§ **What to produce**
In the listing below, find every line containing "Blender" and copy it out.

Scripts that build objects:
★ ★ ★ ★ ★ ★ ★

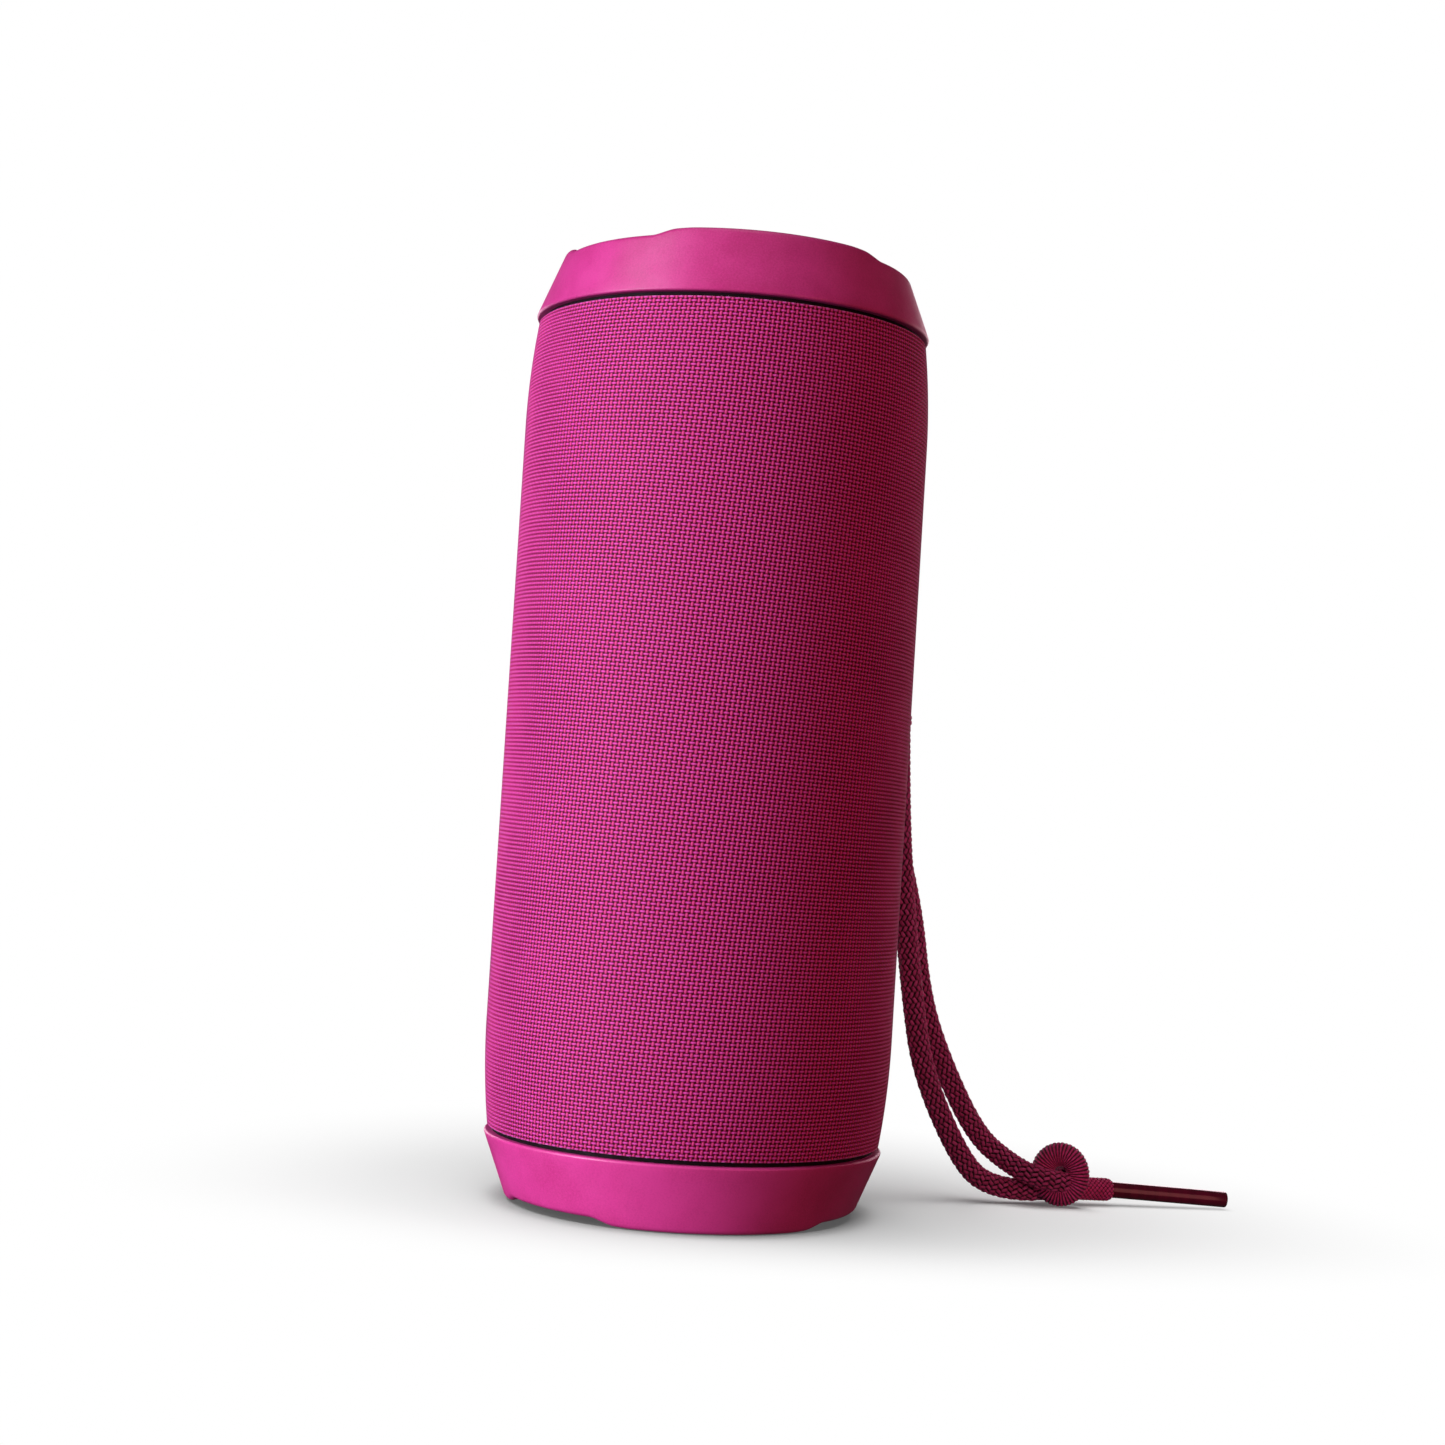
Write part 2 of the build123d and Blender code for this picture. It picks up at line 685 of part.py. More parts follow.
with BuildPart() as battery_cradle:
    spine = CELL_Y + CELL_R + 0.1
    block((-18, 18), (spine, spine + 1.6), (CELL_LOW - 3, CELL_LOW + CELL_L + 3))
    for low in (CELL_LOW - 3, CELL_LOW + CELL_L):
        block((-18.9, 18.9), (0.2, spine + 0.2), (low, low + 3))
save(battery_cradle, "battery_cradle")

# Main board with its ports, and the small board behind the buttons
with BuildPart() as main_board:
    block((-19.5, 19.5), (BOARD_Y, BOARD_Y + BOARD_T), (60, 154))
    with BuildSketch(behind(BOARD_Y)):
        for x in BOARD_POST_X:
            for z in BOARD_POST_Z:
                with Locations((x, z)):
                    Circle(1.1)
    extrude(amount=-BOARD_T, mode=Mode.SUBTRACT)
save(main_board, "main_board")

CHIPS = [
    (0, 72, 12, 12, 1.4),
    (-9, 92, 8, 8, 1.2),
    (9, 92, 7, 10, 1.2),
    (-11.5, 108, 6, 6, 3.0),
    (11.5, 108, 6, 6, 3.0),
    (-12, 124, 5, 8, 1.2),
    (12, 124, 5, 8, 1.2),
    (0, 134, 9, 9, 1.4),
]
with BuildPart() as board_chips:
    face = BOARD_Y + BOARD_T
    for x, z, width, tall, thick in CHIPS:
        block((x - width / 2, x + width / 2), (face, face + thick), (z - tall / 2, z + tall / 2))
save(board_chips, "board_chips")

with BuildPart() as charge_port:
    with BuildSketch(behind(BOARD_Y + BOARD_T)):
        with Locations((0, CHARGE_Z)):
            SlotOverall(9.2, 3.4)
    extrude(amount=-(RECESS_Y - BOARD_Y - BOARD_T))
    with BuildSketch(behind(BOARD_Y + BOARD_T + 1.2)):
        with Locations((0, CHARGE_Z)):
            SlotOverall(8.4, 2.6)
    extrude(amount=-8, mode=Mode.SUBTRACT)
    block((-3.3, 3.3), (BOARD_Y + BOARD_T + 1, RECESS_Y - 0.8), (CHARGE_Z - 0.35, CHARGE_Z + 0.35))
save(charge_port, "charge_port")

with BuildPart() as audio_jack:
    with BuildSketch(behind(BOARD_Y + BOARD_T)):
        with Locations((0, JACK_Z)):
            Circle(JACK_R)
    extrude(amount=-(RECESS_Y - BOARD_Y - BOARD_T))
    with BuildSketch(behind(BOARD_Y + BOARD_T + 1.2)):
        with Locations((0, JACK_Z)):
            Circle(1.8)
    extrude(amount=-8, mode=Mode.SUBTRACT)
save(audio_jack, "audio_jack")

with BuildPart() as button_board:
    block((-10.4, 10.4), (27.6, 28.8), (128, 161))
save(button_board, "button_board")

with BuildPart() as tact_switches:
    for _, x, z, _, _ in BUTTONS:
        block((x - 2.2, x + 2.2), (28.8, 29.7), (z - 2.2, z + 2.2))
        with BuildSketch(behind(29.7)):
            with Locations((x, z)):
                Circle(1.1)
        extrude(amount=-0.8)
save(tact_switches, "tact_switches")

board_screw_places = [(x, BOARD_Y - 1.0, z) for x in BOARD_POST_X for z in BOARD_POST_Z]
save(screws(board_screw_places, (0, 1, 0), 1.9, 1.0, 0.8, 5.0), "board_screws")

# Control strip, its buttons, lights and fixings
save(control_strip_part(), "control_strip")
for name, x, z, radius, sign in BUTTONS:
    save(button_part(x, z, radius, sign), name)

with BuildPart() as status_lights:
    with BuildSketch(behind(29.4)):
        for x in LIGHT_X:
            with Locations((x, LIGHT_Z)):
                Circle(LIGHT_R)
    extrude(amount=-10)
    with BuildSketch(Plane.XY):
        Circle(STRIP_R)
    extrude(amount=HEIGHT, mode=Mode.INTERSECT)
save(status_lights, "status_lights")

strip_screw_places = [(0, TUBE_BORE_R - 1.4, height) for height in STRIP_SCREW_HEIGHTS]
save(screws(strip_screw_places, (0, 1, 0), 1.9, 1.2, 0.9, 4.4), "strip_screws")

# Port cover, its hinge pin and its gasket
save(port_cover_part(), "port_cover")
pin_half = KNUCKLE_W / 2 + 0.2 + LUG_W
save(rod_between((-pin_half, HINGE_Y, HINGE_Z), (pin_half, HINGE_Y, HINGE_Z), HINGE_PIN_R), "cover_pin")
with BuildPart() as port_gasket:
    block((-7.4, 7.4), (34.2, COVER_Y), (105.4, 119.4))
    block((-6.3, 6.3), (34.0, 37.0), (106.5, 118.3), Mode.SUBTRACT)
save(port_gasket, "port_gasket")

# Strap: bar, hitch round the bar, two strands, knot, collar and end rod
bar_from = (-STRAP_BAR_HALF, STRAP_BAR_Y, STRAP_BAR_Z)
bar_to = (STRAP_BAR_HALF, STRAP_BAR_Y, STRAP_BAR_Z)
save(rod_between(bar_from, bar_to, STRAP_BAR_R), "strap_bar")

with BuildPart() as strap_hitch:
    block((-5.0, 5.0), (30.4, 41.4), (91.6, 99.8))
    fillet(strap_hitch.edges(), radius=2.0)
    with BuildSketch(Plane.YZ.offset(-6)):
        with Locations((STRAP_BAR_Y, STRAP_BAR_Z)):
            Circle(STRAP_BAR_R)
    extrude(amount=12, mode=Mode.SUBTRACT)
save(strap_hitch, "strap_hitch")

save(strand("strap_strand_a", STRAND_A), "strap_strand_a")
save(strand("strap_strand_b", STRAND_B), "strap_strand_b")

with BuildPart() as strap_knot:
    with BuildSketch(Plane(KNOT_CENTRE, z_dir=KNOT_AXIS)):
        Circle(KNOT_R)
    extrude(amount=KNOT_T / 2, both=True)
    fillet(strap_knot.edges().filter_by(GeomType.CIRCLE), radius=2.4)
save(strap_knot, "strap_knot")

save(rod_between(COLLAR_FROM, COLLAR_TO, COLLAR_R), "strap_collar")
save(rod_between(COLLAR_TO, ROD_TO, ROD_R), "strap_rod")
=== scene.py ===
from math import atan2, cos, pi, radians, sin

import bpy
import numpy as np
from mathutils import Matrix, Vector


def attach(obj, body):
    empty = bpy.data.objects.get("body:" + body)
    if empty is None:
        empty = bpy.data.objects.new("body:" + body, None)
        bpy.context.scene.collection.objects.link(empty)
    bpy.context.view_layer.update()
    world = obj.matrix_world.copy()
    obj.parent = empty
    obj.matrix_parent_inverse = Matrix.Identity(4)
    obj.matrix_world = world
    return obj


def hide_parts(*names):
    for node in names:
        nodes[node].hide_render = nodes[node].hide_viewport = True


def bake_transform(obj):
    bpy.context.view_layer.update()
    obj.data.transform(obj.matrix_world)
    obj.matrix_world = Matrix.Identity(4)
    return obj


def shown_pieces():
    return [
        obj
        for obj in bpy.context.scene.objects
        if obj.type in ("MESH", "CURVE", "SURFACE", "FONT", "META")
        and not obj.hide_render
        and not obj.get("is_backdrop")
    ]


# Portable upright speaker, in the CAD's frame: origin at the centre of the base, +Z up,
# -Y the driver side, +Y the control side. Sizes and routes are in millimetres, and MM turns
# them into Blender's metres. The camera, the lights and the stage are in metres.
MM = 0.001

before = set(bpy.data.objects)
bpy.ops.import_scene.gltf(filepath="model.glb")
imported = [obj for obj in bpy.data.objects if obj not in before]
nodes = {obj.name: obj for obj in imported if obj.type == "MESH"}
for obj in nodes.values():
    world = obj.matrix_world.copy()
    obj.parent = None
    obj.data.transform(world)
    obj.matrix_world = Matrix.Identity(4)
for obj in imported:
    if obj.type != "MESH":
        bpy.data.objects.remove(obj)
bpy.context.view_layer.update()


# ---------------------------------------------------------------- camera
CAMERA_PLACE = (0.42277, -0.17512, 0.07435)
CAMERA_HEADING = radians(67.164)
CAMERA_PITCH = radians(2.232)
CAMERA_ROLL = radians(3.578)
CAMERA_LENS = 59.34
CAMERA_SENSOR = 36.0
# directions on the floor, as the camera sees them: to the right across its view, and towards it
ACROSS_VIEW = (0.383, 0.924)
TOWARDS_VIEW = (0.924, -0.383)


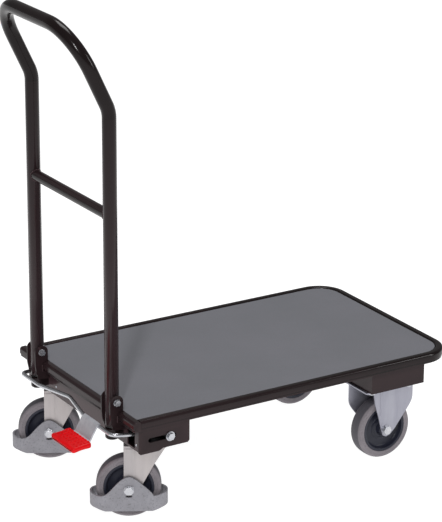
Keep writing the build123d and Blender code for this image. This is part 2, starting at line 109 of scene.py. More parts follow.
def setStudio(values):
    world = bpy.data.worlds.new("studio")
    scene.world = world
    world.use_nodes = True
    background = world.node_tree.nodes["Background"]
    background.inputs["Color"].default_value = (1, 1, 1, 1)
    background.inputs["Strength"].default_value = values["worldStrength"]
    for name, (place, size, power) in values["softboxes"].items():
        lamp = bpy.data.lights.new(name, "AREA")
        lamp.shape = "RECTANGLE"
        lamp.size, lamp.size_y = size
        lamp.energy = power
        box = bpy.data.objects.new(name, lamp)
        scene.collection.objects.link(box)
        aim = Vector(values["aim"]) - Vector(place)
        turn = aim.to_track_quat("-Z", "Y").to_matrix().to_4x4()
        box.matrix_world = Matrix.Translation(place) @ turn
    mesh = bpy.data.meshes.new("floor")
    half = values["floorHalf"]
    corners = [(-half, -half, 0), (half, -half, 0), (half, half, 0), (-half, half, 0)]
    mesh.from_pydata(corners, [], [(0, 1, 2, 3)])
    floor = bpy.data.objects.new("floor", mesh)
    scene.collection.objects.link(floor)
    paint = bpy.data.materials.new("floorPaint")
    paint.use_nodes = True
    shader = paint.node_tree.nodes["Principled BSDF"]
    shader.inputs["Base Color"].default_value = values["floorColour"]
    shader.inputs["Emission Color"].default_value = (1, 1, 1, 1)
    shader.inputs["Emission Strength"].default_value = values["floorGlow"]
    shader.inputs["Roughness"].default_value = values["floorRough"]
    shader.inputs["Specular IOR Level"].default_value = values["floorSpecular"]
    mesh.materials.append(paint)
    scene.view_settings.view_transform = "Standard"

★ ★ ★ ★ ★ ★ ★

§ **Task result**
Write part 2 of the build123d and Blender code for this picture. It picks up at line 685 of part.py. More parts follow.
# them into Blender's metres. The camera, the lights and the stage are in metres.
Keep writing the build123d and Blender code for this image. This is part 2, starting at line 109 of scene.py. More parts follow.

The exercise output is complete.